• Working data:
● ● ●

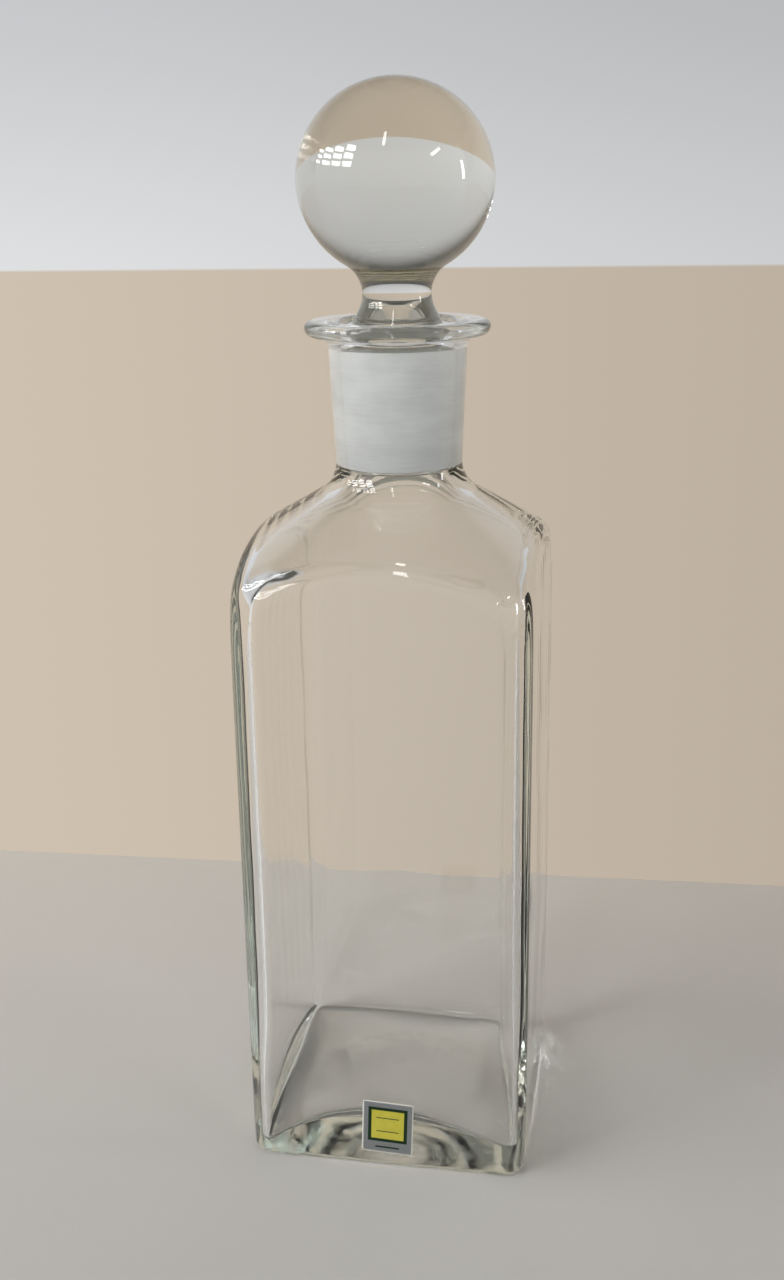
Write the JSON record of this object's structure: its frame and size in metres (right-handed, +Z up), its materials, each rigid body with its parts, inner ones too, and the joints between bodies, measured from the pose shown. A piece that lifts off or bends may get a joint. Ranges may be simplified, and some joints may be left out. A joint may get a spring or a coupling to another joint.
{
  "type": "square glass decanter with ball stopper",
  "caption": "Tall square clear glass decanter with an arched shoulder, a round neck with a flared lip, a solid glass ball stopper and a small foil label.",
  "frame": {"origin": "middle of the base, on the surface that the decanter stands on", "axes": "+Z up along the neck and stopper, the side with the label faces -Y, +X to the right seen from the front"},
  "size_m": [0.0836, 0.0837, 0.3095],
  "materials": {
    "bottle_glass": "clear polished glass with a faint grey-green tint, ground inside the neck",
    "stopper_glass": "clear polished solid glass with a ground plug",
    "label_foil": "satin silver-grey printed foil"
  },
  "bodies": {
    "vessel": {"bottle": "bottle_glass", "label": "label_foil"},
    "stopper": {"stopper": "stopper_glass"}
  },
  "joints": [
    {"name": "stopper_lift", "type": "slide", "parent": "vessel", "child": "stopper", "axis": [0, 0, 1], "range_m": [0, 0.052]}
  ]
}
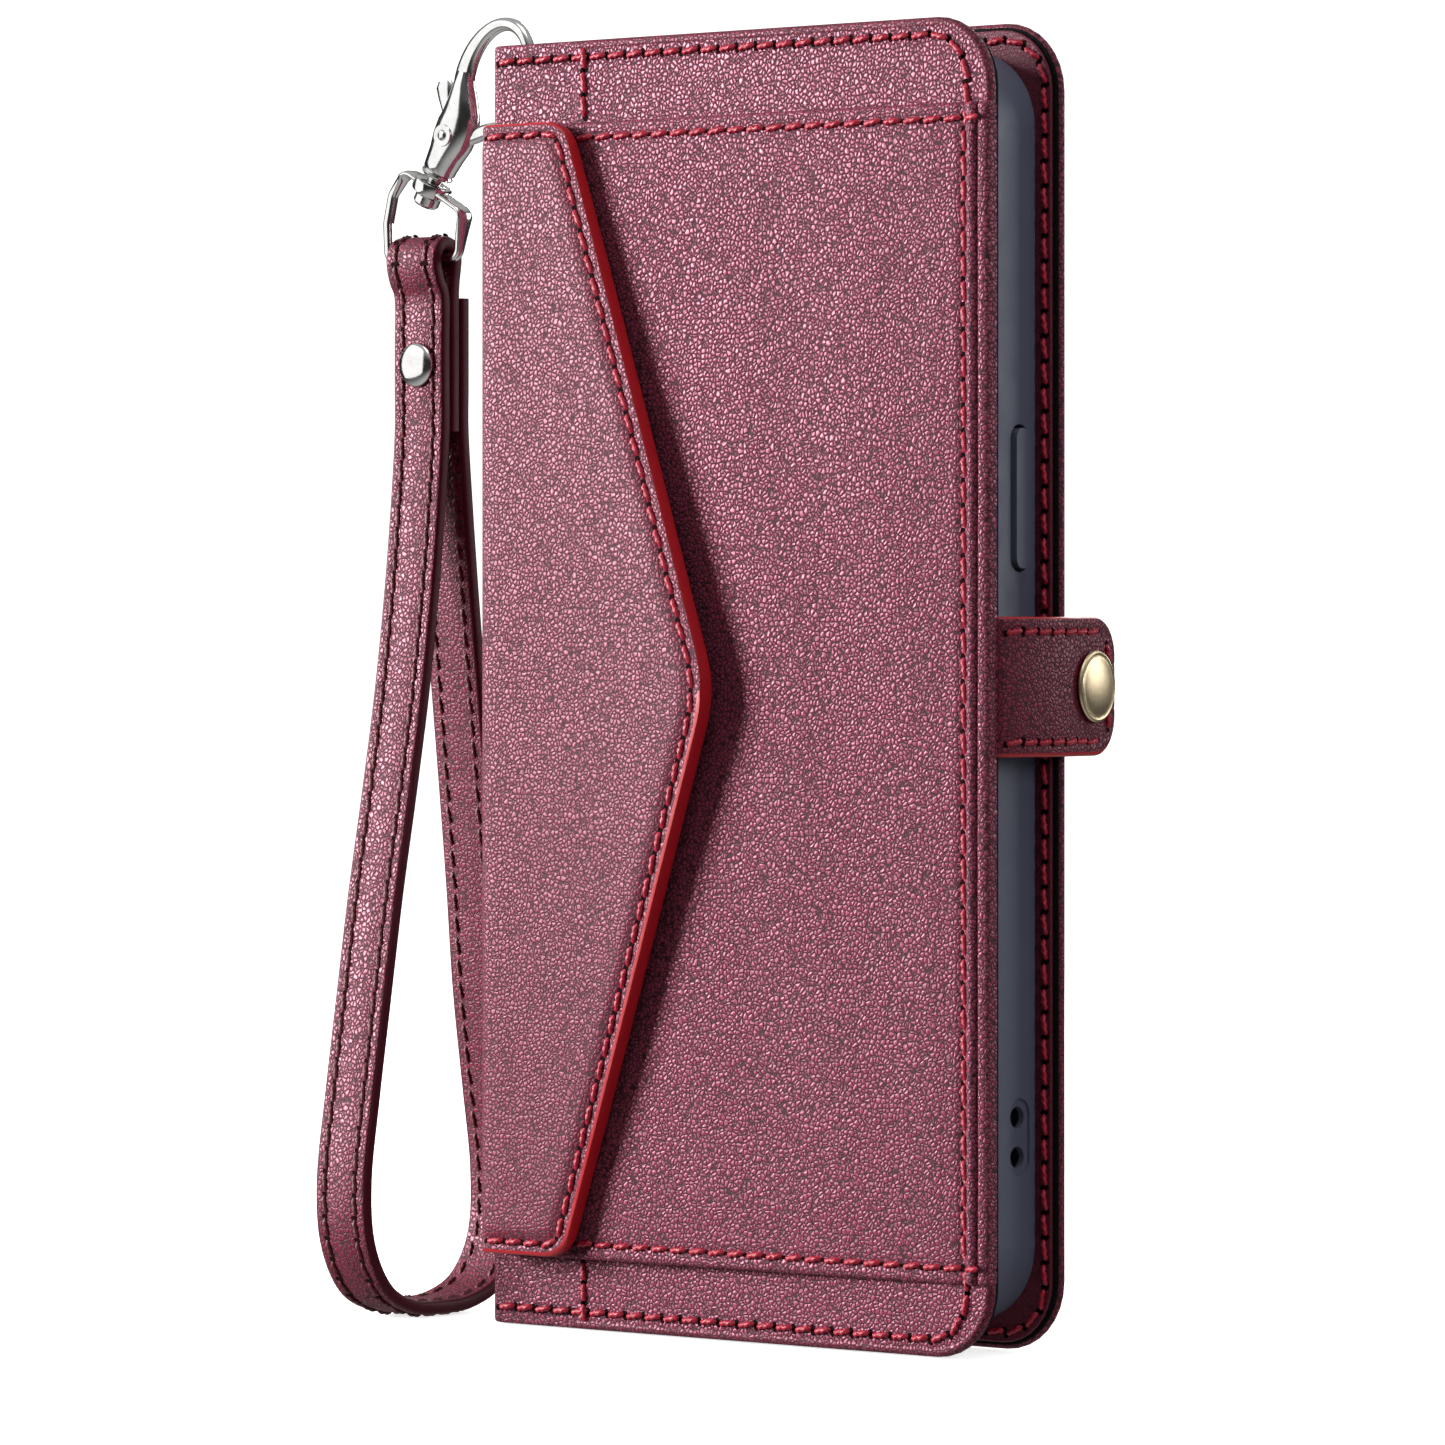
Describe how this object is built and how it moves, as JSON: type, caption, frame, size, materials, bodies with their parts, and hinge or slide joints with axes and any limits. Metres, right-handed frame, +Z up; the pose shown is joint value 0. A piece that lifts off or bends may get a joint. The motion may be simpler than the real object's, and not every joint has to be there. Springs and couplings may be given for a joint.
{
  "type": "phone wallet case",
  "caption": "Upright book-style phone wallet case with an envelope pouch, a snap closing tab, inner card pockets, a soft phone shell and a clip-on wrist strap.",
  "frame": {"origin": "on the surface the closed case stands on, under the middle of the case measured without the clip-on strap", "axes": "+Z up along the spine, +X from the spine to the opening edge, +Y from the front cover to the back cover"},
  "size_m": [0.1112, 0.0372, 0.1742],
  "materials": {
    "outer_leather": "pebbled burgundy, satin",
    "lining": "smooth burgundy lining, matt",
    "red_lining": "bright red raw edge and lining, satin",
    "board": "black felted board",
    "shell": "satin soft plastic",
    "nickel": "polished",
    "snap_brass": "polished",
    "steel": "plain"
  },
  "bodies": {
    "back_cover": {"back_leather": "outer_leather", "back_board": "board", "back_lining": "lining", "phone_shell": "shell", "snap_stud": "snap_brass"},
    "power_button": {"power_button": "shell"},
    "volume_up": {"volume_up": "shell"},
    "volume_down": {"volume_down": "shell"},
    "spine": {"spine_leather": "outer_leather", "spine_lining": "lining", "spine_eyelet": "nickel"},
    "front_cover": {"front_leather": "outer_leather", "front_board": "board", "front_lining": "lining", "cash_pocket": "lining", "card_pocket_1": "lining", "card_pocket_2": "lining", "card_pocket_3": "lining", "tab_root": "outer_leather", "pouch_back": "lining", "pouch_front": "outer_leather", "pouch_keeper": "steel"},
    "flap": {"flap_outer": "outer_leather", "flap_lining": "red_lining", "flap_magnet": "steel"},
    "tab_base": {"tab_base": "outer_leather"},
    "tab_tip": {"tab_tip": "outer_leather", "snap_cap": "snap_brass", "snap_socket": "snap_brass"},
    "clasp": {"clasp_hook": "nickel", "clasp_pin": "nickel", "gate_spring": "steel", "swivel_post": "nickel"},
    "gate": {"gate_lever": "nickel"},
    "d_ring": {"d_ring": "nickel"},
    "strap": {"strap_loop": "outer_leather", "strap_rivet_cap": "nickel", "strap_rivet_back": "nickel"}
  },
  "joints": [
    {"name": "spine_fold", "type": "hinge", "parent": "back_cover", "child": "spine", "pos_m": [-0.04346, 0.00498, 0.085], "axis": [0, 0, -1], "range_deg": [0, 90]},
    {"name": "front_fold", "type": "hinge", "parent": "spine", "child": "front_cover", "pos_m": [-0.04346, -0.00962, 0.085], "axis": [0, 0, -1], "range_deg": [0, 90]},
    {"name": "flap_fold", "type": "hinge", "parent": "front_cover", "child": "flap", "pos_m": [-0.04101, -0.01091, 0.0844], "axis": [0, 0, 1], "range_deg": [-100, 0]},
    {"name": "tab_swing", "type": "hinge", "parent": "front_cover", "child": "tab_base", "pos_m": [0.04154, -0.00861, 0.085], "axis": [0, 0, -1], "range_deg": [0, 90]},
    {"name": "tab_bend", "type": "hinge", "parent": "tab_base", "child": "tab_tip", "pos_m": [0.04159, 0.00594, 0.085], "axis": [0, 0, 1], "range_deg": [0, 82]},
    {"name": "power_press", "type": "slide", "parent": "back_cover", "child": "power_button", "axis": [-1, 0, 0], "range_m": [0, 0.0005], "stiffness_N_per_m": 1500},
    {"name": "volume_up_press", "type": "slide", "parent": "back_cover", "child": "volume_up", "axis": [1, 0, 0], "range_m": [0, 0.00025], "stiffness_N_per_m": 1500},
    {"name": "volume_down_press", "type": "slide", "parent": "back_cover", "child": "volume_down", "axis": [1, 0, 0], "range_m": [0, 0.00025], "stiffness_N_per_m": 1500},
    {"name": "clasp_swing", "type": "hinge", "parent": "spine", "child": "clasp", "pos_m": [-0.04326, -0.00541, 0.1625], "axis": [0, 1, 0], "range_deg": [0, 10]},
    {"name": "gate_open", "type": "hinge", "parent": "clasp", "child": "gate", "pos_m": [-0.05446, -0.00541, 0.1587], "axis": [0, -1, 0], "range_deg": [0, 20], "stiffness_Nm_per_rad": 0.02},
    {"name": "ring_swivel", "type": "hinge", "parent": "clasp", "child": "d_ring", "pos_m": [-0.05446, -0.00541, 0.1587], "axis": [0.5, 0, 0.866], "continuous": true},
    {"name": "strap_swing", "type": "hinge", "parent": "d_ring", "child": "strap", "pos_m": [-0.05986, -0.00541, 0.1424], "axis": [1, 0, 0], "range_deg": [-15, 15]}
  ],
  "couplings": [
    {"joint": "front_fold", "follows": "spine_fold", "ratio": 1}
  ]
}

● ● ●

• Task to carry out: Write out the entries in full, exactly as given.

• Result for this exercise:
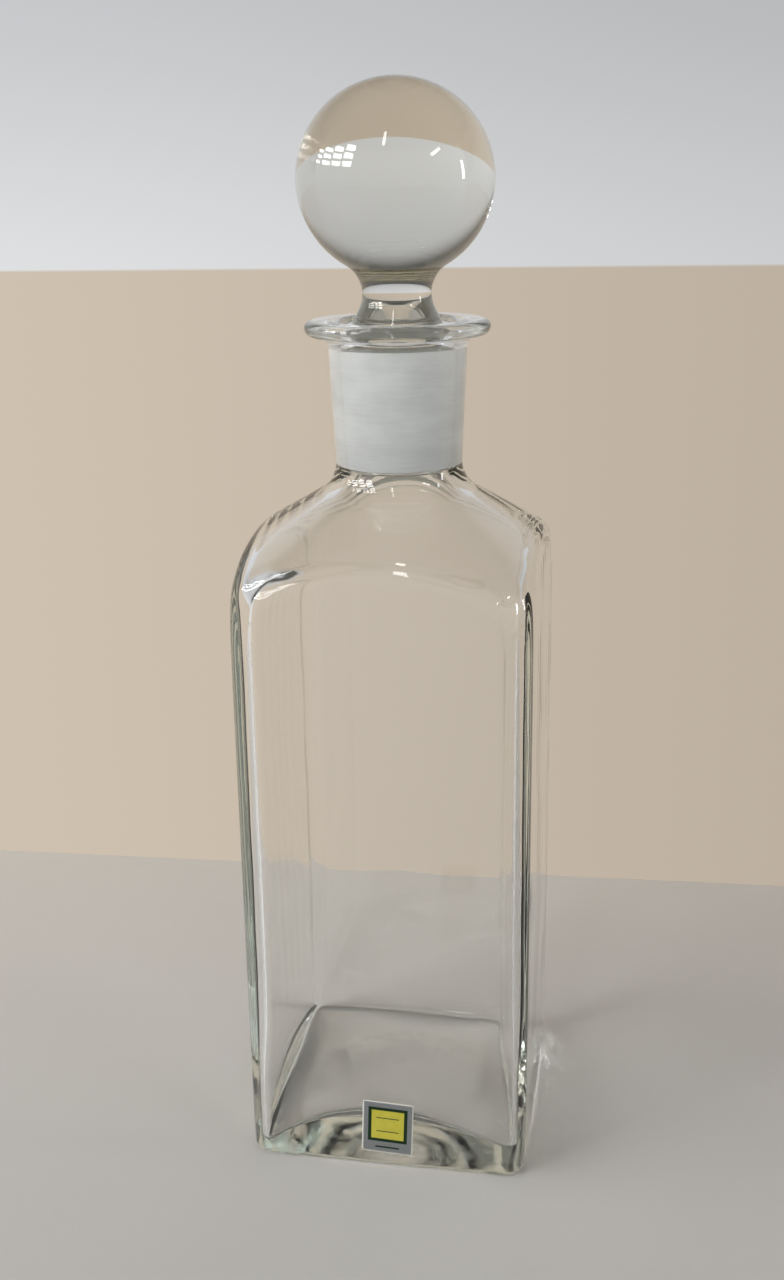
Write the JSON record of this object's structure: its frame and size in metres (right-handed, +Z up), its materials, each rigid body with its parts, inner ones too, and the joints between bodies, measured from the pose shown. A piece that lifts off or bends may get a joint. Ranges may be simplified, and some joints may be left out. A joint may get a spring or a coupling to another joint.
{
  "type": "square glass decanter with ball stopper",
  "caption": "Tall square clear glass decanter with an arched shoulder, a round neck with a flared lip, a solid glass ball stopper and a small foil label.",
  "frame": {"origin": "middle of the base, on the surface that the decanter stands on", "axes": "+Z up along the neck and stopper, the side with the label faces -Y, +X to the right seen from the front"},
  "size_m": [0.0836, 0.0837, 0.3095],
  "materials": {
    "bottle_glass": "clear polished glass with a faint grey-green tint, ground inside the neck",
    "stopper_glass": "clear polished solid glass with a ground plug",
    "label_foil": "satin silver-grey printed foil"
  },
  "bodies": {
    "vessel": {"bottle": "bottle_glass", "label": "label_foil"},
    "stopper": {"stopper": "stopper_glass"}
  },
  "joints": [
    {"name": "stopper_lift", "type": "slide", "parent": "vessel", "child": "stopper", "axis": [0, 0, 1], "range_m": [0, 0.052]}
  ]
}
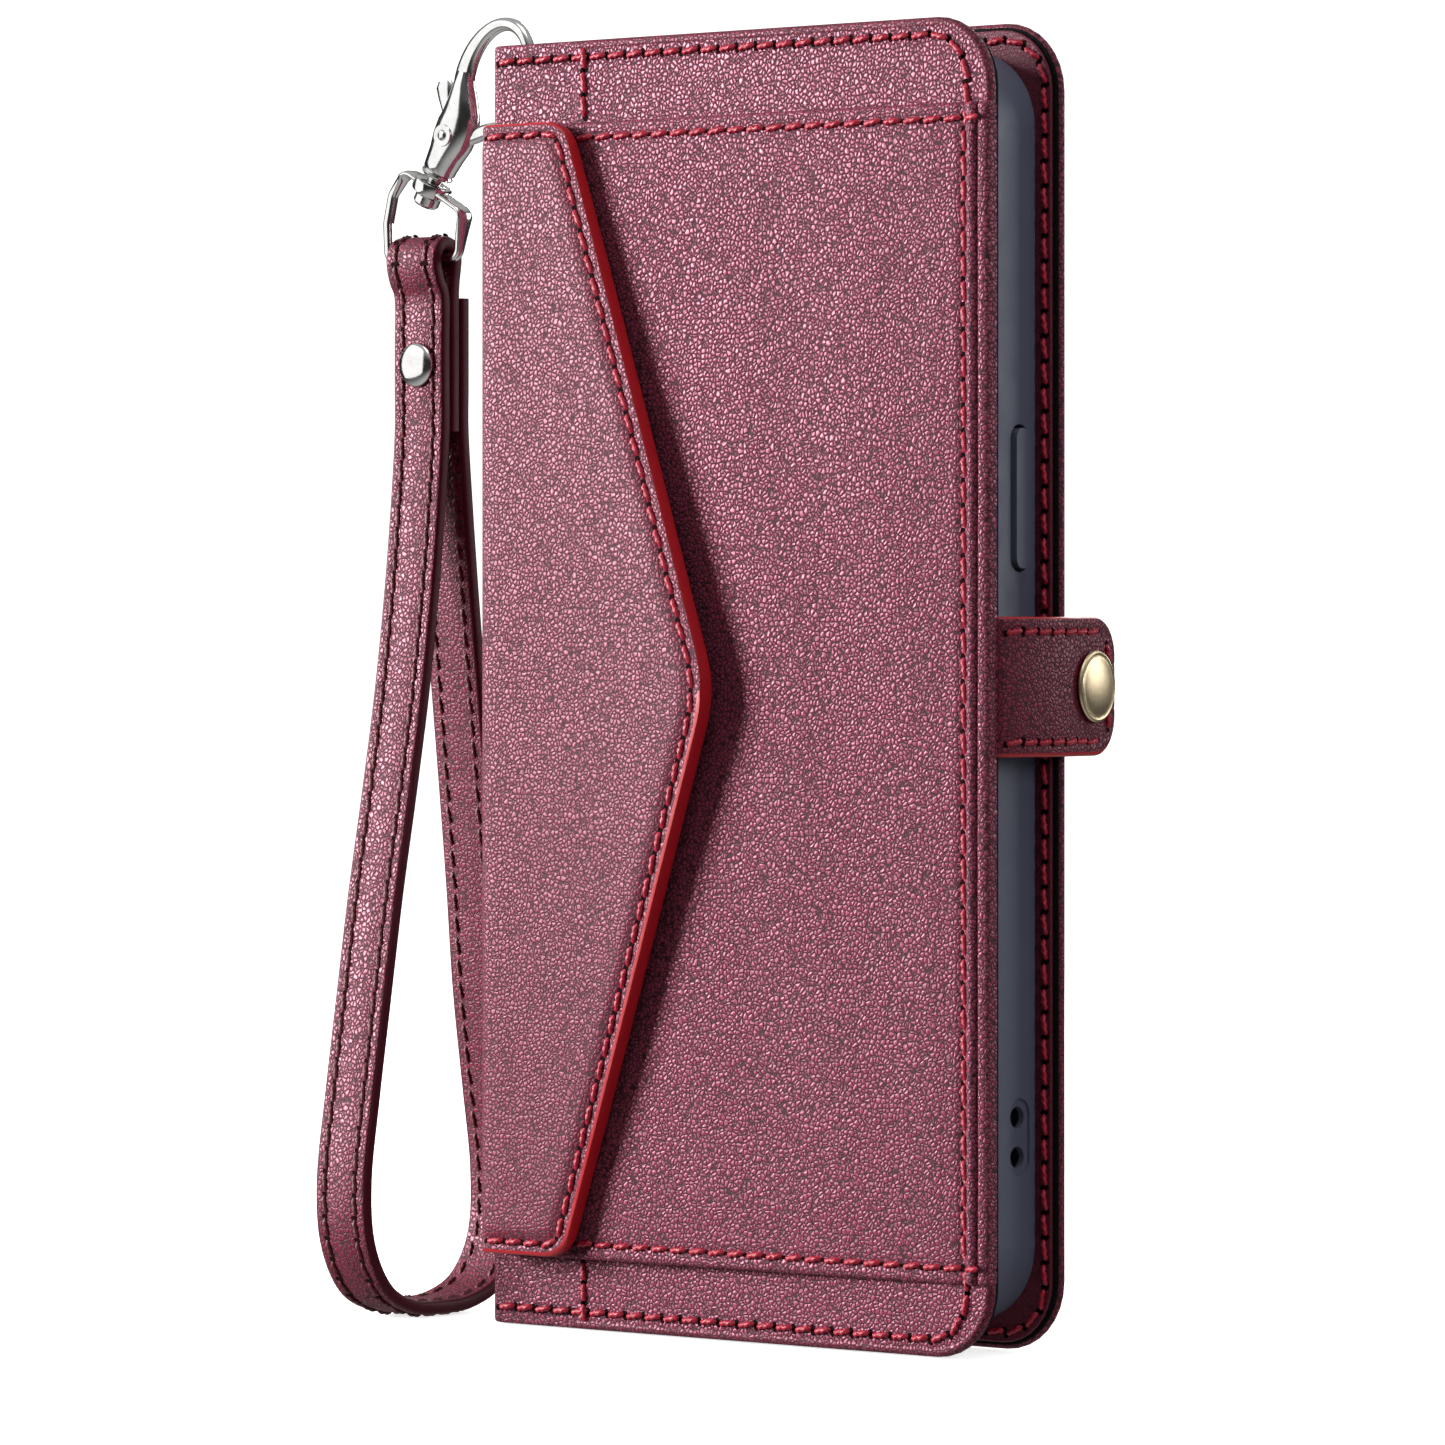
Describe how this object is built and how it moves, as JSON: type, caption, frame, size, materials, bodies with their parts, and hinge or slide joints with axes and any limits. Metres, right-handed frame, +Z up; the pose shown is joint value 0. A piece that lifts off or bends may get a joint. The motion may be simpler than the real object's, and not every joint has to be there. Springs and couplings may be given for a joint.
{
  "type": "phone wallet case",
  "caption": "Upright book-style phone wallet case with an envelope pouch, a snap closing tab, inner card pockets, a soft phone shell and a clip-on wrist strap.",
  "frame": {"origin": "on the surface the closed case stands on, under the middle of the case measured without the clip-on strap", "axes": "+Z up along the spine, +X from the spine to the opening edge, +Y from the front cover to the back cover"},
  "size_m": [0.1112, 0.0372, 0.1742],
  "materials": {
    "outer_leather": "pebbled burgundy, satin",
    "lining": "smooth burgundy lining, matt",
    "red_lining": "bright red raw edge and lining, satin",
    "board": "black felted board",
    "shell": "satin soft plastic",
    "nickel": "polished",
    "snap_brass": "polished",
    "steel": "plain"
  },
  "bodies": {
    "back_cover": {"back_leather": "outer_leather", "back_board": "board", "back_lining": "lining", "phone_shell": "shell", "snap_stud": "snap_brass"},
    "power_button": {"power_button": "shell"},
    "volume_up": {"volume_up": "shell"},
    "volume_down": {"volume_down": "shell"},
    "spine": {"spine_leather": "outer_leather", "spine_lining": "lining", "spine_eyelet": "nickel"},
    "front_cover": {"front_leather": "outer_leather", "front_board": "board", "front_lining": "lining", "cash_pocket": "lining", "card_pocket_1": "lining", "card_pocket_2": "lining", "card_pocket_3": "lining", "tab_root": "outer_leather", "pouch_back": "lining", "pouch_front": "outer_leather", "pouch_keeper": "steel"},
    "flap": {"flap_outer": "outer_leather", "flap_lining": "red_lining", "flap_magnet": "steel"},
    "tab_base": {"tab_base": "outer_leather"},
    "tab_tip": {"tab_tip": "outer_leather", "snap_cap": "snap_brass", "snap_socket": "snap_brass"},
    "clasp": {"clasp_hook": "nickel", "clasp_pin": "nickel", "gate_spring": "steel", "swivel_post": "nickel"},
    "gate": {"gate_lever": "nickel"},
    "d_ring": {"d_ring": "nickel"},
    "strap": {"strap_loop": "outer_leather", "strap_rivet_cap": "nickel", "strap_rivet_back": "nickel"}
  },
  "joints": [
    {"name": "spine_fold", "type": "hinge", "parent": "back_cover", "child": "spine", "pos_m": [-0.04346, 0.00498, 0.085], "axis": [0, 0, -1], "range_deg": [0, 90]},
    {"name": "front_fold", "type": "hinge", "parent": "spine", "child": "front_cover", "pos_m": [-0.04346, -0.00962, 0.085], "axis": [0, 0, -1], "range_deg": [0, 90]},
    {"name": "flap_fold", "type": "hinge", "parent": "front_cover", "child": "flap", "pos_m": [-0.04101, -0.01091, 0.0844], "axis": [0, 0, 1], "range_deg": [-100, 0]},
    {"name": "tab_swing", "type": "hinge", "parent": "front_cover", "child": "tab_base", "pos_m": [0.04154, -0.00861, 0.085], "axis": [0, 0, -1], "range_deg": [0, 90]},
    {"name": "tab_bend", "type": "hinge", "parent": "tab_base", "child": "tab_tip", "pos_m": [0.04159, 0.00594, 0.085], "axis": [0, 0, 1], "range_deg": [0, 82]},
    {"name": "power_press", "type": "slide", "parent": "back_cover", "child": "power_button", "axis": [-1, 0, 0], "range_m": [0, 0.0005], "stiffness_N_per_m": 1500},
    {"name": "volume_up_press", "type": "slide", "parent": "back_cover", "child": "volume_up", "axis": [1, 0, 0], "range_m": [0, 0.00025], "stiffness_N_per_m": 1500},
    {"name": "volume_down_press", "type": "slide", "parent": "back_cover", "child": "volume_down", "axis": [1, 0, 0], "range_m": [0, 0.00025], "stiffness_N_per_m": 1500},
    {"name": "clasp_swing", "type": "hinge", "parent": "spine", "child": "clasp", "pos_m": [-0.04326, -0.00541, 0.1625], "axis": [0, 1, 0], "range_deg": [0, 10]},
    {"name": "gate_open", "type": "hinge", "parent": "clasp", "child": "gate", "pos_m": [-0.05446, -0.00541, 0.1587], "axis": [0, -1, 0], "range_deg": [0, 20], "stiffness_Nm_per_rad": 0.02},
    {"name": "ring_swivel", "type": "hinge", "parent": "clasp", "child": "d_ring", "pos_m": [-0.05446, -0.00541, 0.1587], "axis": [0.5, 0, 0.866], "continuous": true},
    {"name": "strap_swing", "type": "hinge", "parent": "d_ring", "child": "strap", "pos_m": [-0.05986, -0.00541, 0.1424], "axis": [1, 0, 0], "range_deg": [-15, 15]}
  ],
  "couplings": [
    {"joint": "front_fold", "follows": "spine_fold", "ratio": 1}
  ]
}